<<<<

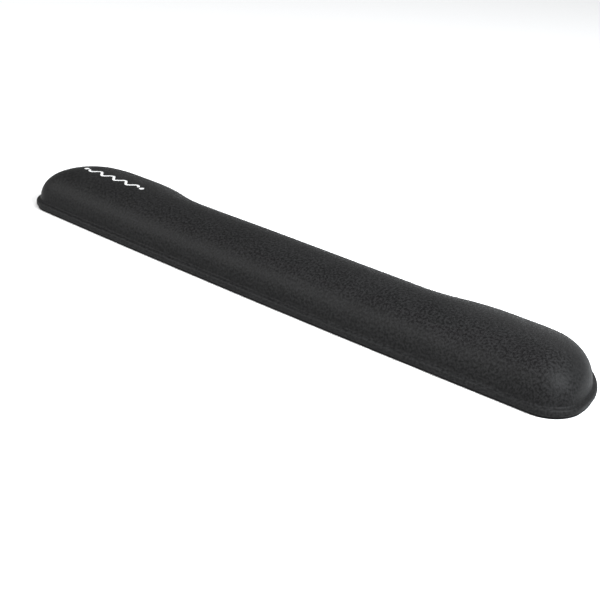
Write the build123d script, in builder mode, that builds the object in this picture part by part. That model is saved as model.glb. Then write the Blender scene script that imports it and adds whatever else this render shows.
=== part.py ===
"""Keyboard wrist rest: a foam pad on a firm board, skinned in stretch fabric, on a rubber sheet.

Millimetres, +Z up. The desk is the plane Z = 0 and the origin is the middle of the footprint on
it. X runs along the keyboard, -Y is the side that stands against the keyboard, and +Y is the
side of the person typing, where the edge is drawn in along the middle.

From the desk up, the rim is rubber, glue film, turned-under fabric hem, glue film, board and the
fabric ledge. Inside the ledge the foam pad stands on the board, under the same piece of fabric.
"""
from build123d import *
import os
from math import cos, radians

# Overall size
length = 470.0
depth = 79.5
height = 30.0

# Footprint
keyboard_bow = 2.8
keyboard_corner_radius = 21.0
wrist_corner_radius = 55.0
end_flat = 0.5
lobe_length = 77.5
bend_length = 61.0
recess_depth = 11.0

# Layers
rubber_thickness = 1.6
glue_thickness = 0.15
board_thickness = 3.3
fabric_thickness = 0.8

# Rim
rubber_setback = 1.2
hem_width = 9.0
hem_clearance = 0.3
ledge_width = 3.1
rim_top_round = 1.5
rim_under_round = 0.6

# Pad: its crest runs along X, a little towards the keyboard, and stops short of both ends
crest_setback = 38.0
crest_offset = 7.6
wall_exponent = 2.25
crown_exponent = 2.1
crown_angle = 78.0
crown_rings = 8
skin_clearance = 0.1

# Grip cups under the rubber sheet
cup_diameter = 4.0
cup_depth = 0.5
cup_pitch = 10.0
cup_margin = 5.0

# Printed mark: a plain wave between two dots, near the -X end
mark_length = 53.0
mark_waves = 4
mark_swing = 4.8
mark_stroke = 1.9
mark_dot = 3.8
mark_dot_gap = 3.6
mark_from_end = 64.5
mark_from_crest = 2.3
ink_thickness = 0.12

half_length = length / 2
keyboard_y = -depth / 2
wrist_y = depth / 2
end_corner_y = keyboard_y + keyboard_bow
recess_y = wrist_y - recess_depth
lobe_x = half_length - lobe_length
recess_x = lobe_x - bend_length
end_wall = wrist_y - end_corner_y
wrist_radius = min(wrist_corner_radius, end_wall - keyboard_corner_radius - end_flat)
crest_half_length = half_length - crest_setback

hem_under = rubber_thickness + glue_thickness
hem_top = hem_under + fabric_thickness
rebate_top = hem_top + glue_thickness
board_top = hem_under + board_thickness
ledge_top = board_top + fabric_thickness
core_under = board_top + glue_thickness
hem_inset = fabric_thickness + hem_width
skin_inset = ledge_width + fabric_thickness
core_inset = skin_inset + skin_clearance
skin_top = height - fabric_thickness
core_top = skin_top - skin_clearance


# ---------------------------------------------------------------- outlines
def outline(inset=0, share=0):
    """Return the footprint drawn in by inset, then moved that share of the way to the crest."""

    def across(y):
        return (y + crest_offset) * (1 - share) - crest_offset

    end_x = crest_half_length + (crest_setback - inset) * (1 - share)
    wrist = across(wrist_y - inset)
    middle = across(recess_y - inset)
    corner = across(end_corner_y + inset)
    with BuildSketch() as face:
        with BuildLine():
            recess = Line((0, middle), (recess_x, middle))
            bend_middle = ((recess_x + lobe_x) / 2, (middle + wrist) / 2)
            inner_bend = TangentArc(recess @ 1, bend_middle, tangent=recess % 1)
            outer_bend = TangentArc(bend_middle, (lobe_x, wrist), tangent=inner_bend % 1)
            Polyline(outer_bend @ 1, (end_x, wrist), (end_x, corner))
            mirror(about=Plane.YZ)
            ThreePointArc((-end_x, corner), (0, across(keyboard_y + inset)), (end_x, corner))
        make_face()
        fillet(face.vertices().group_by(Axis.Y)[0], radius=(keyboard_corner_radius - inset) * (1 - share))
        wrist_row = face.vertices().group_by(Axis.Y)[-1].sort_by(Axis.X)
        fillet([wrist_row[0], wrist_row[-1]], radius=(wrist_radius - inset) * (1 - share))
    return face.sketch


def rim_slab(inset, bottom, top, mode=Mode.ADD):
    """Add or cut a slab of the footprint, drawn in by inset, from bottom up to top."""
    with BuildSketch(Plane.XY.offset(bottom)) as slab:
        add(outline(inset))
    extrude(slab.sketch, amount=top - bottom, mode=mode)


def crown_height(share):
    """Return how high the pad is, from 0 at its foot to 1 at its crest, that share of the way in."""
    return (1 - (1 - share) ** crown_exponent) ** (1 / wall_exponent)


def pad_dome(inset, bottom, top, mode=Mode.ADD):
    """Add or cut the crowned pad whose foot is the footprint drawn in by inset."""
    shares = [1 - cos(radians(crown_angle * ring / crown_rings)) for ring in range(crown_rings + 1)]
    rings = []
    for share in shares:
        level = bottom + (top - bottom) * crown_height(share) / crown_height(shares[-1])
        with BuildSketch(Plane.XY.offset(level)) as ring:
            add(outline(inset, share))
        rings.append(ring.sketch)
    loft(rings, mode=mode)


# ---------------------------------------------------------------- rubber sheet
grip_field = outline(rubber_setback + cup_margin).face()
cup_columns = 2 * round(half_length / cup_pitch)
cup_rows = 2 * round(wrist_y / cup_pitch)
cup_grid = GridLocations(cup_pitch, cup_pitch, cup_columns, cup_rows)
cup_spots = [spot for spot in cup_grid if grip_field.is_inside(spot.position)]

with BuildPart() as rubber_base:
    rim_slab(rubber_setback, 0, rubber_thickness)
    with BuildSketch():
        with Locations(*cup_spots):
            Circle(cup_diameter / 2)
    extrude(amount=cup_depth, mode=Mode.SUBTRACT)

with BuildPart() as base_adhesive:
    rim_slab(rubber_setback, rubber_thickness, hem_under)

# ---------------------------------------------------------------- board
with BuildPart() as board_space:
    rim_slab(fabric_thickness, hem_top, board_top)
    fillet(board_space.edges().group_by(Axis.Z)[-1], radius=rim_top_round - fabric_thickness)

with BuildPart() as base_board:
    add(board_space.part)
    rim_slab(fabric_thickness, hem_top, rebate_top, mode=Mode.SUBTRACT)
    rim_slab(hem_inset + hem_clearance, hem_under, rebate_top)

with BuildPart() as hem_adhesive:
    rim_slab(fabric_thickness, hem_top, rebate_top)
    rim_slab(hem_inset, hem_top, rebate_top, mode=Mode.SUBTRACT)

with BuildPart() as core_adhesive:
    rim_slab(core_inset, board_top, core_under)

# ---------------------------------------------------------------- foam pad
with BuildPart() as foam_core:
    pad_dome(core_inset, core_under, core_top)

# ---------------------------------------------------------------- fabric
with BuildPart() as fabric_cover:
    rim_slab(0, hem_under, ledge_top)
    fillet(fabric_cover.edges().group_by(Axis.Z)[0], radius=rim_under_round)
    fillet(fabric_cover.edges().group_by(Axis.Z)[-1], radius=rim_top_round)
    pad_dome(ledge_width, ledge_top, height)
    add(board_space.part, mode=Mode.SUBTRACT)
    rim_slab(hem_inset, hem_under, hem_top, mode=Mode.SUBTRACT)
    pad_dome(skin_inset, board_top, skin_top, mode=Mode.SUBTRACT)

# ---------------------------------------------------------------- printed mark
mark_x = -half_length + mark_from_end
mark_y = -crest_offset + mark_from_crest
wave_step = mark_length / (2 * mark_waves)
wave_nodes = [(mark_x - mark_length / 2 + bend * wave_step, mark_y) for bend in range(2 * mark_waves + 1)]
dot_reach = mark_length / 2 + mark_dot_gap

with BuildPart() as printed_mark:
    with BuildSketch(Plane.XY.offset(height)):
        with BuildLine():
            for bend, ends in enumerate(zip(wave_nodes, wave_nodes[1:])):
                SagittaArc(*ends, sagitta=mark_swing / 2 if bend % 2 else -mark_swing / 2)
            offset(amount=mark_stroke / 2, side=Side.BOTH, mode=Mode.REPLACE)
        make_face()
        with Locations((mark_x - dot_reach, mark_y), (mark_x + dot_reach, mark_y)):
            Circle(mark_dot / 2)
    extrude(amount=ink_thickness)

pieces = {
    "rubber_base": rubber_base,
    "base_adhesive": base_adhesive,
    "base_board": base_board,
    "hem_adhesive": hem_adhesive,
    "core_adhesive": core_adhesive,
    "foam_core": foam_core,
    "fabric_cover": fabric_cover,
    "printed_mark": printed_mark,
}
os.makedirs("parts", exist_ok=True)
for name, piece in pieces.items():
    piece.part.label = name
    export_step(piece.part, f"parts/{name}.step")
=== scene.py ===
"""A keyboard wrist rest: foam under one piece of stretch knit, on a board and a rubber sheet.

Every length is in metres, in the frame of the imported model: the desk is Z = 0, X runs along the
rest, -Y is its keyboard side and +Y the side of the person typing.
"""

import logging
import math
from collections.abc import Callable
from dataclasses import dataclass, field
from enum import Enum
from functools import lru_cache

import bmesh
import bpy
import numpy as np
from mathutils import Matrix, Quaternion, Vector, noise
from mathutils.bvhtree import BVHTree


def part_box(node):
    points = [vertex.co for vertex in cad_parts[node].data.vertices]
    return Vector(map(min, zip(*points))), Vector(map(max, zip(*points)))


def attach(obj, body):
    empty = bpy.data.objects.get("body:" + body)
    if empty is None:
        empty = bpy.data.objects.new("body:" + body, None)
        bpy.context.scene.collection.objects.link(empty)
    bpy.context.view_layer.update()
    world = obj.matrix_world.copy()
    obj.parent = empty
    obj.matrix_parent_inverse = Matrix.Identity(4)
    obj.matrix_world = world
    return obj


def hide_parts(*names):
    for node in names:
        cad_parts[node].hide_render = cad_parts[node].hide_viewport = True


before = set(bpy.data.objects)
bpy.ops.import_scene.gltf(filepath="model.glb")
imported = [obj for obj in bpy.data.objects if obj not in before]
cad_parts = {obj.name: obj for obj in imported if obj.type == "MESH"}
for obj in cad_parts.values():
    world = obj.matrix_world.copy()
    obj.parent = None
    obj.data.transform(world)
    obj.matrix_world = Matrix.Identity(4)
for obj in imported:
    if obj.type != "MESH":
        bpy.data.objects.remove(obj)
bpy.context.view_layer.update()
LOG = logging.getLogger("wrist_rest")
BODY = "root"

Socket = bpy.types.NodeSocket
Place = Callable[["Spoke"], Vector]


# ---------------------------------------------------------------------------- small helpers
def smoothstep(value: float, start: float, end: float) -> float:
    """Ease from 0 at start to 1 at end.

    Args:
        value: Where to read the ease.
        start: Last value that gives 0.
        end: First value that gives 1.

    Returns:
        The eased share.
    """
    share = min(max((value - start) / (end - start), 0.0), 1.0)
    return share * share * (3 - 2 * share)


def arc(centre: tuple[float, float], radius: float, start: float, end: float, steps: int) -> list:
    """Return points along an arc, both ends included.

    Args:
        centre: Centre of the arc.
        radius: Radius of the arc.
        start: Angle of the first point, in radians.
        end: Angle of the last point, in radians.
        steps: Number of chords.

    Returns:
        The points, as pairs.
    """
    angles = [start + (end - start) * step / steps for step in range(steps + 1)]
    return [(centre[0] + radius * math.cos(a), centre[1] + radius * math.sin(a)) for a in angles]


def dress(piece: bpy.types.Object, material: bpy.types.Material) -> None:
    """Give a piece one material, in its own material slots.

    Args:
        piece: The piece, made here or packed.
        material: What it is made of.
    """
    if not piece.material_slots:
        piece.data.materials.append(material)
    for slot in piece.material_slots:
        slot.material = material


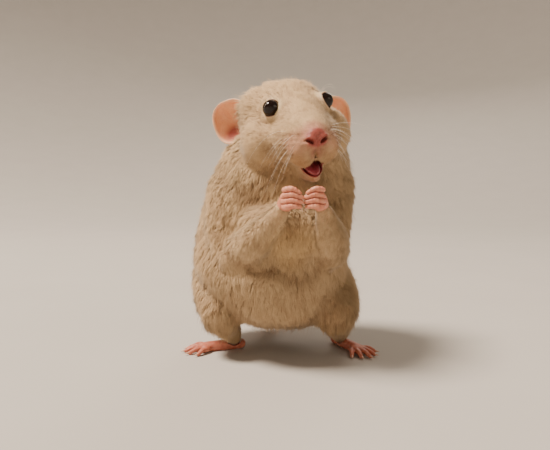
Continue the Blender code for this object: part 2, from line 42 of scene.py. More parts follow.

>>>>

## Given request:
Which lines in the records above contain the string "that"? Copy each one.

## Response below:
Write the build123d script, in builder mode, that builds the object in this picture part by part. That model is saved as model.glb. Then write the Blender scene script that imports it and adds whatever else this render shows.
it. X runs along the keyboard, -Y is the side that stands against the keyboard, and +Y is the
    """Return the footprint drawn in by inset, then moved that share of the way to the crest."""
    """Return how high the pad is, from 0 at its foot to 1 at its crest, that share of the way in."""
        start: Last value that gives 0.
        end: First value that gives 1.